Peki, ısınmayı 1.5 derece ile sınırlamayı başarırsak küresel ısınmanın tüm kötü sonuçlarından kurtulacak mıyız? Hayır. Küresel ısınma 1.5 derece arttığında alçak bölgeler, okyanuslar, insan sağlığı vs. yine olumsuz sonuçlarla karşılaşacak. Konunun uzmanı Dr. Stephen Cornelius “Giderek ısınan dünyada yarım derece bile hem insan, hem doğa için çok önemli. İklim değişikliğiyle mücadelede en kararlı adımları atmak ve enerji, ulaşım, gıda gibi tüm sektörlerde düşük karbona geçişi hızlandırmaktan başka çaremiz yok. Karbon emisyonlarını çok hızlı bir şekilde düşürmediğimiz sürece, tropikal bölgelerdeki mercan resiflerinden kutuplardaki buzullara kadar bütün ekosistemler çok daha ciddi etkilerle karşı karşıya kalacak” dedi. Ne kadar geç kalırsak sonuçlar o kadar kötü olacak. Greenpeace uluslararası icra direktörü Jennifer Morgan dünya liderleri için hakikat saatinin geldiğini söyledi. Gerçekten de sadece liderler için değil herkes için kritik bir döneme girdik.
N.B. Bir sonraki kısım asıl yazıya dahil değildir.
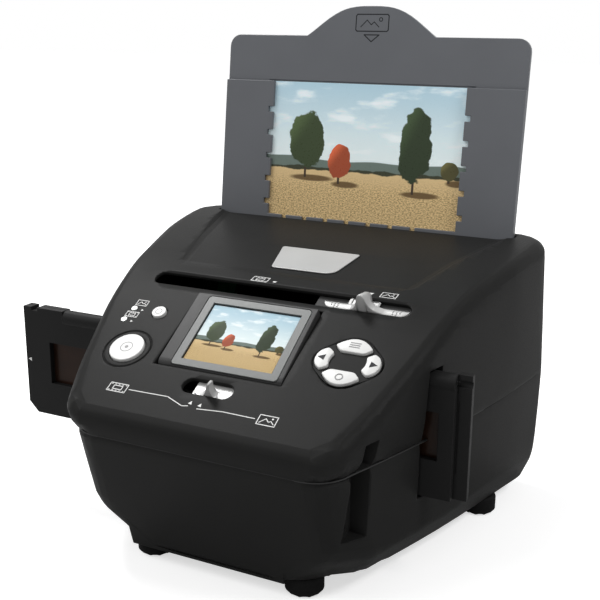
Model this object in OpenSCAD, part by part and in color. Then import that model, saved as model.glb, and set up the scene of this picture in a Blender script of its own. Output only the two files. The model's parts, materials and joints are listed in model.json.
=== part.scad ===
// Desktop scanner for photo prints and film strips.
// X runs to the right, Y to the back and Z up. The origin is on the table, on
// the plane of symmetry, straight below the front edge of the control panel.

/* [Case] */
// Height of the control panel's plane at its front edge
panel_front_z = 86; // [84:1:90]
// Slope of the control panel, in degrees
panel_slope = 28; // [26:1:30]
// Run of the control panel from front to back
panel_run = 86; // [84:1:90]
// Slope of the top just behind the control panel, in degrees
top_slope_front = 13.5; // [12:0.5:15]
// Slope of the top at the back edge, in degrees
top_slope_rear = 1.7; // [0.5:0.1:3]
// Depth of the case from front to back
case_depth = 202; // [200:1:206]
// Height of the seam between the upper and the lower case
seam_z = 72; // [70:0.5:73]
// Half width of the case at its front corners
front_half_w = 69.5; // [68:0.5:72]
// Room on each side between the photo tray and the case's back corners
side_room = 22.5; // [21:0.5:25]
// How far each side bulges beyond a straight line
side_bulge = 5; // [3:0.5:7]
// Wall thickness of both case shells
wall = 2.5; // [2:0.1:2.8]
// Radius of the rounded edge around the top
edge_r = 7; // [6:0.5:8]
// Height of the underside above the table
underside_z = 10; // [9.5:0.5:11]

/* [Screen] */
// Width of the screen housing
pod_w = 67.4; // [66:0.2:69]
// Length of the screen housing up the slope
pod_l = 48; // [47.5:0.5:49]
// Thickness of the screen housing
pod_t = 8.6; // [8:0.2:9]
// Centre of the screen housing across the panel
pod_x = -4; // [-5:0.5:-3]
// Distance of the housing's lower edge up the panel
pod_v = 34; // [33:0.5:34.5]
// How far the screen stands raised, in degrees
pod_tilt = 4; // [2:0.5:6]

/* [Controls] */
// Radius of the round scan button
scan_r = 9; // [8:0.2:9.4]
// Radius of the power button
power_r = 3.8; // [3.4:0.1:4.2]
// Half width of the cluster of four menu keys
keys_half_w = 16.4; // [16:0.1:16.6]
// Half length of the cluster of four menu keys
keys_half_l = 15; // [14.8:0.1:15.4]
// How far the buttons travel
key_travel = 0.5; // [0.3:0.1:0.5]
// Length of the light source's slot
light_slot_l = 144; // [142:1:146]
// Travel of the light source between film and photo
light_travel = 50; // [48:1:51]
// Length of the focus slot
focus_slot_l = 26.6; // [26.4:0.1:27]
// Travel of the focus lever between film and photo
focus_travel = 6; // [5.6:0.1:6.2]
// Width of both slots in the panel
slot_w = 8.8; // [8.6:0.1:9]

/* [Photo tray] */
// Width of the photo tray
tray_w = 185; // [183:1:186]
// How far the tray leans back, in degrees
tray_lean = 6.9; // [6:0.1:7.5]
// Distance of the tray's front face from the back edge of the case
tray_back = 16.6; // [16:0.1:16.8]
// Length of the tray above the top of the case
tray_rise = 107.5; // [104:0.5:110]
// Length of the tray below the top of the case
tray_drop = 22; // [20:1:24]
// Height of the front frame above the top of the case
frame_rise = 80.5; // [80:0.5:84]
// Thickness of the front frame
frame_t = 2.2; // [2:0.1:2.4]
// Thickness of the back plate
plate_t = 3; // [2.8:0.1:3.2]
// Width of the photo window
window_w = 119.4; // [118:0.2:121]
// How far the tray slides down to the scanning place
tray_travel = 105; // [100:1:108]

/* [Film holder] */
// Distance of the holder's front face from the front edge
film_y = 64; // [63.8:0.1:64.4]
// Height of the optical axis through the film
axis_z = 75.6; // [75:0.1:76]
// Height of the film holder
holder_h = 62.4; // [61.6:0.2:63]
// Thickness of each leaf of the holder
leaf_t = 3.5; // [3.2:0.1:3.6]
// Pitch of the film frames
frame_pitch = 38; // [37.6:0.1:38.2]
// Number of frames in a strip
frame_count = 6; // [5:1:6]
// Radius of the hinge barrels
barrel_r = 4.5; // [4.2:0.1:4.6]

/* [Feet] */
// Radius of each rubber foot
foot_r = 9.5; // [9:0.1:9.8]
// Front feet, distance from the plane of symmetry
front_foot_x = 42; // [41:0.5:43]
// Front feet, distance from the front edge
front_foot_y = 32; // [32:0.5:34]
// Rear feet, distance from the plane of symmetry
rear_foot_x = 92; // [90:0.5:93]
// Rear feet, distance from the front edge
rear_foot_y = 149; // [146:0.5:151]

/* [Hidden] */

big = 400;                   // longer than anything it cuts
gap = 0.3;                   // clearance around parts that move
touch = 0.1;                 // clearance between sliding faces
run_gap = 0.05;              // radial clearance of a shaft in its bore
fine = 48;                   // segments of round parts
charcoal = [0.10, 0.10, 0.11];
tray_grey = [0.26, 0.27, 0.30];
silver = [0.78, 0.78, 0.77];
white = [0.92, 0.92, 0.90];
board_green = [0.08, 0.33, 0.18];

function lerp(a, b, t) = a + (b - a) * t;

// ---- outline of the case, seen from above ----
corner_a = 15;               // the side walls start this far off the Y axis
front_r = 19;                // front corner radius at the seam
rear_r = 16;                 // back corner radius
rear_half_w = tray_w / 2 + side_room;
side_y0 = front_r * (1 - sin(corner_a));
side_y1 = case_depth - rear_r;
seam_lip = 2;                // height of the straight band at the seam

function side_t(y) = (y - side_y0) / (side_y1 - side_y0);
function side_x(y) =
    lerp(front_half_w, rear_half_w, side_t(y)) + 4 * side_bulge * side_t(y) * (1 - side_t(y));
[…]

1.5 derece raporu konusunda kamuoyunu bilgilendirmek için hazırlanan ve muhakkak göz atmanızı tavsiye ettiğim www.birbuçukderece.com sitesinde raporda ön plana çıkan başlıklar şöyle sıralanıyor:
- İnsanlar, dünyanın, sanayi öncesi döneme göre yaklaşık 1,0ºC ısınmasına sebep oldu. Küresel ısınma şimdiden, kuraklık ve seller gibi aşırı hava olayları, deniz seviyesinde yükselme ve Arktik denizinin erimesi olarak etkilerini göstermeye başladı.
- Seragazı emisyonları mevcut şekilde devam ederse, küresel ısınma 2030 ile 2052 yılları arasında 1,5ºC sınırını geçecek.
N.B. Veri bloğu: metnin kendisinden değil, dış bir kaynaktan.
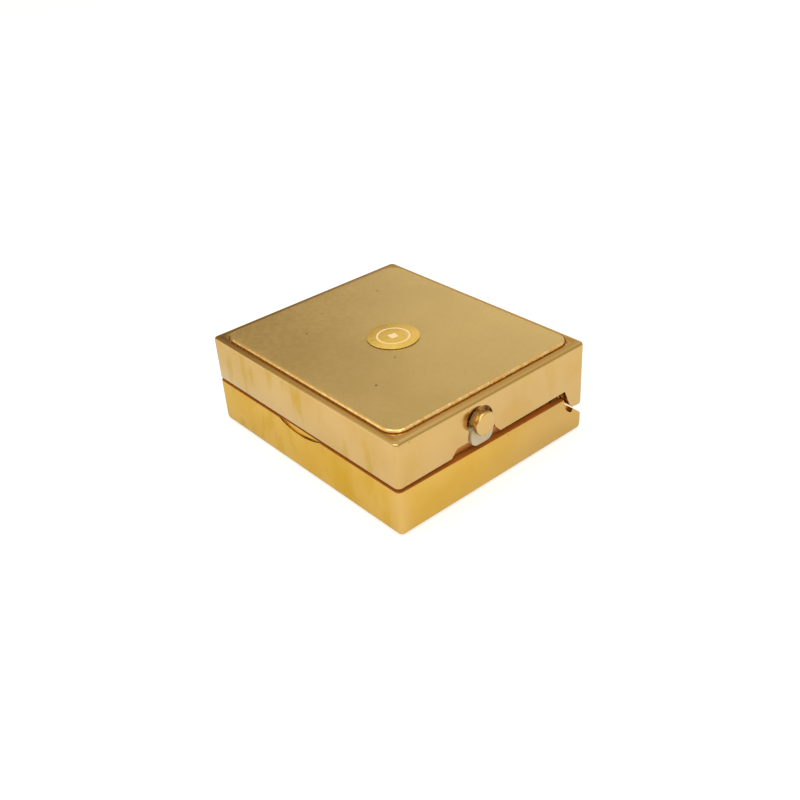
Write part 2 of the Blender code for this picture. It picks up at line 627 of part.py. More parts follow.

- 1,5ºC sınırı, sürdürülebilir kalkınma ve yoksulluğu önleme için kritik öneme sahip. Küresel ısınmayı 1,5ºC ile sınırlandırmak, ekolojik sistemler ve yaşam alanları üzerindeki birçok kalıcı etkinin önlenmesi anlamına geliyor.
- Bu sınırı geçmemek için küresel emisyonları 2030 yılında 2010 yılına göre %45 azaltmak ve 2050 yılında net sıfır emisyona ulaşmak gerekiyor.
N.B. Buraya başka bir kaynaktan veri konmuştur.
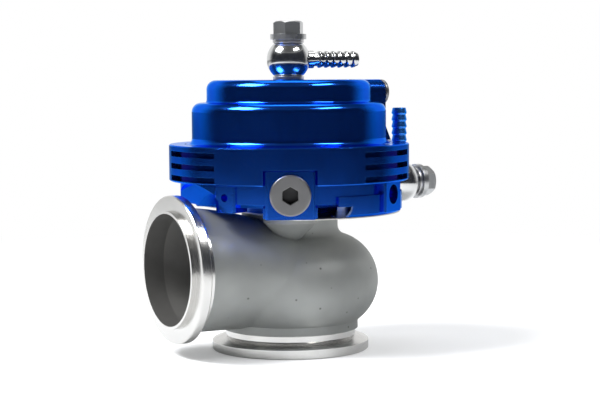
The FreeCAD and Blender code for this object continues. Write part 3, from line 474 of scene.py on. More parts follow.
class FinishMaker:
    """Turns finishes into node materials.

    Attributes:
        SKIN_DEPTH: Height of a cast or moulded skin's bumps.
        LINE_DEPTH: Height of the tool lines.
        SPECK: Colour of a casting's specks.
    """

    SKIN_DEPTH = 0.1 * MM
    LINE_DEPTH = 0.03 * MM
    SPECK: Colour = (0.02, 0.02, 0.02)

    def __init__(self, effects: Effects) -> None:
        """Keep the shared groups.

        Args:
            effects: The shared shader node groups.
        """
        self.effects = effects
        self.made: dict[str, Material] = {}

    def group(self, graph: Graph, effect: Effect, **feeds: Feed) -> bpy_prop_collection:
        """Place a shared group in a material.

        Args:
            graph: The material's graph.
            effect: Which group.
            **feeds: A socket or a value for each of its inputs, by name.

        Returns:
            The group's outputs, by name.
        """
        return graph.add("Group", feeds, node_tree=self.effects.get(effect)).outputs

    def make(self, finish: Finish, axis: Matrix | None = None, name: str = "") -> Material:
        """Build or fetch a finish's material.

        Args:
            finish: The finish.
            axis: Where the tool lines turn, if not about the frame's Z axis.
            name: A name of its own for a material with its own axis.

        Returns:
            The node material.
        """
        name = name or finish.name
        if name in self.made:
            return self.made[name]
        material, graph = new_material(name)
        place = graph.add("TexCoord").outputs["Object"]
        cloud = self.group(graph, Effect.MOTTLE, Place=place, Scale=finish.mottle_scale)["Value"]
        colour = graph.mix(cloud, finish.colour, finish.dark)
        normal = None
        if finish.skin:
            skin = self.group(graph, Effect.CAST_SKIN, Place=place, Grain=finish.grain)
            normal = graph.bump(skin["Height"], finish.skin, self.SKIN_DEPTH, normal)
            if finish.pits:
                colour = graph.mix(graph.calc("MULTIPLY", skin["Pits"], finish.pits), colour, self.SPECK)
        if finish.lines:
            where = place
            if axis is not None:
                back = axis.inverted()
                turned = {"Vector": place, "Location": back.to_translation(), "Rotation": back.to_euler()}
                where = graph.add("Mapping", turned).outputs["Vector"]
            lines = self.group(graph, Effect.TURNED_LINES, Place=where, Lines=finish.lines)
            normal = graph.bump(lines["Height"], finish.line_depth, self.LINE_DEPTH, normal)
        # A lighter colour along sharp edges: partly worn edges, partly a painted highlight.
        edge_wear_highlight = self.group(graph, Effect.EDGE_WEAR_AND_HIGHLIGHT, Radius=finish.edge_radius, Gain=finish.edge_wear_highlight_gain)
        feeds = {
            "Base Color": graph.mix(edge_wear_highlight["Mask"], colour, finish.edge),
            "Roughness": graph.calc("MULTIPLY_ADD", cloud, finish.roughness_spread, finish.roughness),
            "Metallic": finish.metallic,
            "Coat Weight": finish.coat,
            "Coat Roughness": finish.coat_roughness,
            "Sheen Weight": finish.sheen,
            "Specular Tint": (*finish.rim, 1.0),
        }
        if normal is not None:
            feeds["Normal"] = normal
        graph.feed(graph.tree.nodes["Principled BSDF"], feeds)
        self.made[name] = material
        return material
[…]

İklim değişikliği tüm toplumların, tüm ülkelerin yaşam alanlarını tehdit ediyor. Daha yaşanası bir dünya için, geleceğimizi korumak için raporun uyarılarına kulak verip hemen harekete geçmemiz gerekiyor. Konu Akdeniz bölgesinde yaşayan bizleri yakından ilgilendiriyor. NASA’ya göre Akdeniz Havzası’nda son 900 yılın en ağır kuraklığı yaşanıyor. Türkiye, Kıbrıs, İsrail, Ürdün, Filistin ve Suriye bölgesinde 1998’de başlayan kuraklık devam ediyor. Bunun nedeni iklim değişikliği. Kısacası küresel ısınmanın neden olacağı ciddi tehlikeler kapımızı çalıyor.